The CLO Executive Director, Mr. Ibuchukwu Ezike, agrees with Aturu. The CLO boss says, “The present NANS leaders have absolutely lost focus and touch with the students and their genuine concerns or welfare. What we have now is a total departure from the usual tradition.”

He, however, links the decline in student activism to dearth of radical lecturers, absence of progressive and ideological campus movements that train activists, total decay in tertiary institutions that distract students and lack of connection between progressive organisations such as ASUU, labour movements, radical CSOs and chambers/lawyers that groomed and encouraged NANS leaders.

A university teacher, Prof. Demola Onifade, also shares the view that the present student leadership prefers to romance with politicians. According to him, the blame of not mentoring the students properly on the tenets of activism should not be on lecturers but on the students.

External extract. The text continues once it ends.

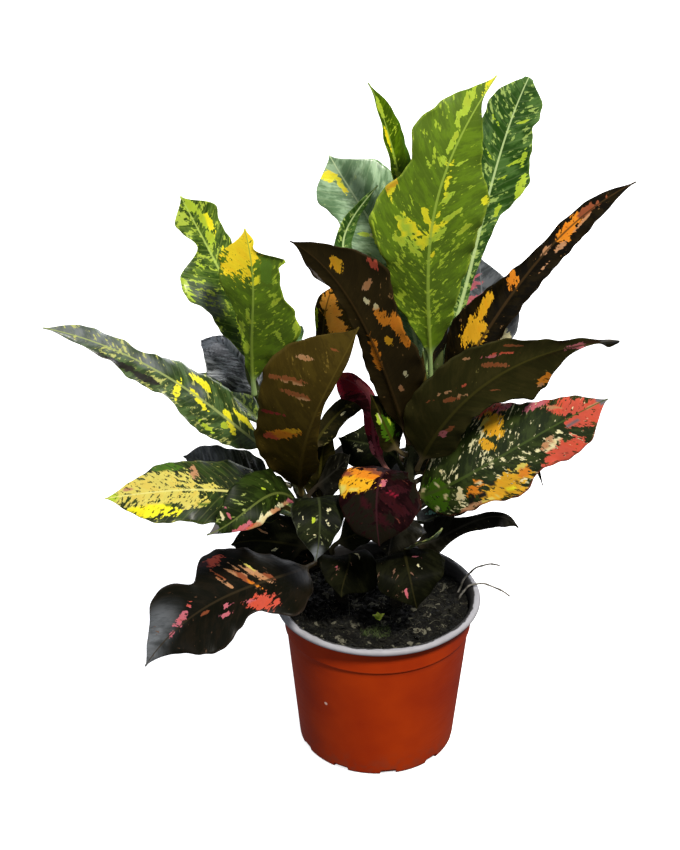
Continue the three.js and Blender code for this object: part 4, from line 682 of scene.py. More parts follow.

He notes, “This generation of students does not seek advice. They feel that they are mature and they do their own things their own way. It is not the responsibility of lecturers to be chasing them about. If they need our counsel, they should come to us.”

Also, the President of the Campaign for Democracy, Dr. Joe Okei-Odumakin, who says Okeowo’s death has closed a major chapter in the history of student unionism, notes that there is a “yawning gap” between the past and the present student leadership.

She argues, “As for what is known as the NANS today and their comparison with the student movement led by the late Okeowo, I will categorically say that there is a clear-cut difference owing to the lack of ideological understanding of the student movement by the present crop of leaders. Student unionism has become so compromised that we can hardly differentiate between the leadership of the student union of today and those of the political parties.”

But the NANS President, Mr. Yinka Gbadebo, disagrees with the view that the union has failed in its responsibility. The present leadership, according to him, is still committed to protecting the interest and the wishes of students, adding that what has changed is the mode of accomplishing some of these objectives.

He says, “The student struggle in the 70s’ is not the same with what obtains today. Then the agitation was against military rule, democratisation of education and the entrenchment of democracy. Now the military is not there because there is democracy in the land. Today, we have modern telecommunication equipment such as GSM and teleconferencing facilities that have reduced the way people travel in the country.

“In the past too, the language of protest was violence; but today we engage in constructive dialogue and this has been helping us. The protest of yesteryear was for the provision of chickens and tissues, but these are no longer realistic today.”

Arguing further, Gbadebo notes that NANS is gaining more respectability by the day. He insists, “The Constituent Assembly of 1978 had only one student, the National Conference of 2001 had no student representation, but in the forthcoming National Conference, NANS has six slots. This is unprecedented in the history of student movements in the country. So, if you consider our contributions to the emancipation of students, we have a nobler approach than our predecessors.”

A question that many observers may yet want the current leadership of the union to tackle is not just the approach, but the concerns it seeks to address. Besides, they want it to shape up in terms of ideology and integrity.

In this regard, a former NANS President and member Democratic Socialist Movement, Mr. Lanre Arogundade, agrees with Okei-Odumakin, saying student unionism nowadays is not only commercialised but also deprived of ideological leanings.

He says, “I am not impressed with happenings in the student movements in the country. Their activities have been so commercialised by any government, irrespective of the administration’s policies in education.

“The NANS of nowadays has, in the circumstance, become a platform for self aggrandisement, whose leaders do not mind to collaborate with any government in power, no matter the level of its anti-people educational policies. Today’s student leaders do not stand for any principles. Look at what happened during the last ASUU strike, the student body failed to provide any intellectual support.”